Saturday, November 15, 2008

Big Controversy on the Global Warming Front

Telegraph.co.uk: A surreal scientific blunder last week raised a huge question mark about the temperature records that underpin the worldwide alarm over global warming. On Monday, Nasa's Goddard Institute for Space Studies (GISS), which is run by Al Gore's chief scientific ally, Dr James Hansen, and is one of four bodies responsible for monitoring global temperatures, announced that last month was the hottest October on record.

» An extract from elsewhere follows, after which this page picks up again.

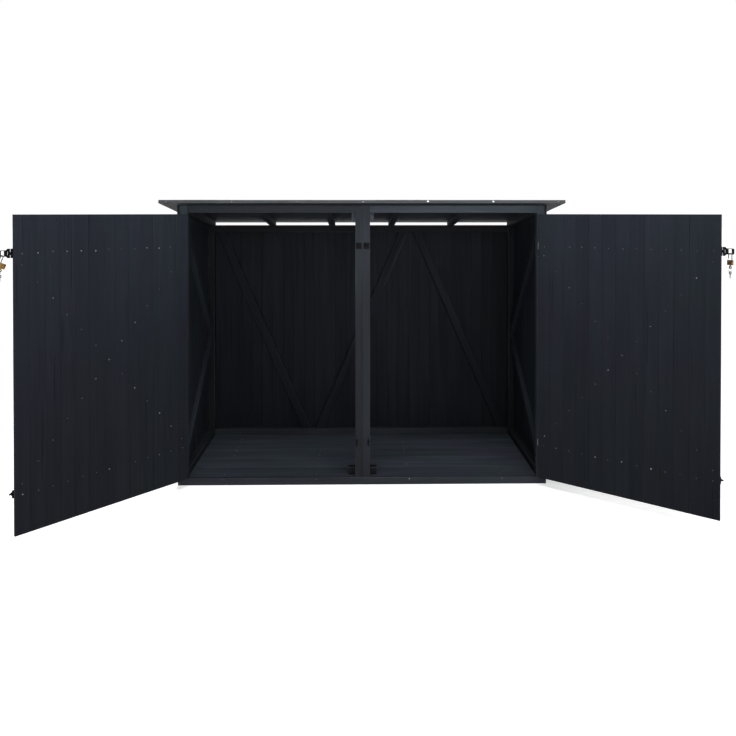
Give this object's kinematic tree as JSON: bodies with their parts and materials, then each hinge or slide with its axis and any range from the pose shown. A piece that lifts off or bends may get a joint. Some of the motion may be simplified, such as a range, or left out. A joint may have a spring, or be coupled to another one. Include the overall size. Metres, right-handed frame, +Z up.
{
  "type": "timber bike shelter",
  "caption": "Low boarded timber bike store with a single-pitch felted roof, a plank floor and double doors on strap hinges, standing open.",
  "frame": {"origin": "middle of the front sill's underside, on the ground", "axes": "+X to the right seen from the front, +Y to the back, +Z up"},
  "size_m": [3.1401, 1.4914, 1.4675],
  "materials": {
    "frame_timber": "blue-black stained, matt",
    "door_boards": "blue-black stained, matt, worn grain",
    "wall_boards": "blue-black stained, matt",
    "floor_timber": "blue-black stained, scuffed",
    "roof_timber": "blue-black stained, matt",
    "roof_felt": "mineral felt, matt",
    "black_steel": "black, satin",
    "galvanised_steel": "galvanised, dull"
  },
  "bodies": {
    "shelter": {"back_bottom_rail": "frame_timber", "back_braces": "frame_timber", "back_post_left": "frame_timber", "back_post_right": "frame_timber", "back_sill": "floor_timber", "back_top_rail": "frame_timber", "back_wall": "wall_boards", "bolt_keepers": "black_steel", "centre_post_left": "frame_timber", "centre_post_right": "frame_timber", "floor_bearers": "floor_timber", "floor_boards": "floor_timber", "floor_end_rails": "floor_timber", "front_post_left": "frame_timber", "front_post_right": "frame_timber", "front_sill": "floor_timber", "head_rail_left": "frame_timber", "head_rail_right": "frame_timber", "hinge_plates": "galvanised_steel", "left_wall": "wall_boards", "left_wall_braces": "frame_timber", "rafters": "roof_timber", "right_wall": "wall_boards", "right_wall_braces": "frame_timber", "roof_boards": "roof_timber", "roof_felt": "roof_felt", "side_bottom_rails": "frame_timber", "side_top_rails": "frame_timber", "staples": "black_steel", "stop_blocks": "frame_timber"},
    "left_door": {"left_bolt_guides": "black_steel", "left_bottom_ledge": "frame_timber", "left_door_boards": "door_boards", "left_door_hinges": "galvanised_steel", "left_door_long_brace": "frame_timber", "left_door_short_braces": "frame_timber", "left_hasp_leaf": "black_steel", "left_top_ledge": "frame_timber"},
    "right_door": {"right_bolt_guides": "black_steel", "right_bottom_ledge": "frame_timber", "right_door_boards": "door_boards", "right_door_hinges": "galvanised_steel", "right_door_long_brace": "frame_timber", "right_door_short_braces": "frame_timber", "right_hasp_leaf": "black_steel", "right_top_ledge": "frame_timber"},
    "left_hasp_flap": {"left_hasp_strap": "black_steel"},
    "right_hasp_flap": {"right_hasp_strap": "black_steel"},
    "left_bolt_rod": {"left_bolt": "galvanised_steel"},
    "right_bolt_rod": {"right_bolt": "galvanised_steel"}
  },
  "joints": [
    {"name": "left_door_hinge", "type": "hinge", "parent": "shelter", "child": "left_door", "pos_m": [-0.908, -0.014, 0.7225], "axis": [0, 0, -1], "range_deg": [-132, 43]},
    {"name": "right_door_hinge", "type": "hinge", "parent": "shelter", "child": "right_door", "pos_m": [0.908, -0.014, 0.7225], "axis": [0, 0, 1], "range_deg": [-142, 33]},
    {"name": "left_hasp_hinge", "type": "hinge", "parent": "left_door", "child": "left_hasp_flap", "pos_m": [-1.48579, -0.65571, 1.232], "axis": [0, 0, -1], "range_deg": [0, 160]},
    {"name": "right_hasp_hinge", "type": "hinge", "parent": "right_door", "child": "right_hasp_flap", "pos_m": [1.58845, -0.54562, 1.232], "axis": [0, 0, 1], "range_deg": [0, 160]},
    {"name": "left_bolt_slide", "type": "slide", "parent": "left_door", "child": "left_bolt_rod", "axis": [-0.6691, -0.7431, 0], "range_m": [0, 0.022]},
    {"name": "right_bolt_slide", "type": "slide", "parent": "right_door", "child": "right_bolt_rod", "axis": [0.788, -0.6157, 0], "range_m": [0, 0.022]}
  ]
}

This was startling. Across the world there were reports of unseasonal snow and plummeting temperatures last month, from the American Great Plains to China, and from the Alps to New Zealand. China's official news agency reported that Tibet had suffered its "worst snowstorm ever". In the US, the National Oceanic and Atmospheric Administration registered 63 local snowfall records and 115 lowest-ever temperatures for the month, and ranked it as only the 70th-warmest October in 114 years.

So what explained the anomaly? GISS's computerised temperature maps seemed to show readings across a large part of Russia had been up to 10 degrees higher than normal. But when expert readers of the two leading warming-sceptic blogs, Watts Up With That and Climate Audit, began detailed analysis of the GISS data they made an astonishing discovery.


Read the whole thing to be astonished yourself.

This is the third or fourth major error that has been found with these data sets in the last few years alone, and curiously every one of them was discovered and publicized by bloggers rather than by the actual keepers of the data. It's enough to make one question whether there are any real internal controls governing the compilation, manipulation and publication of this information.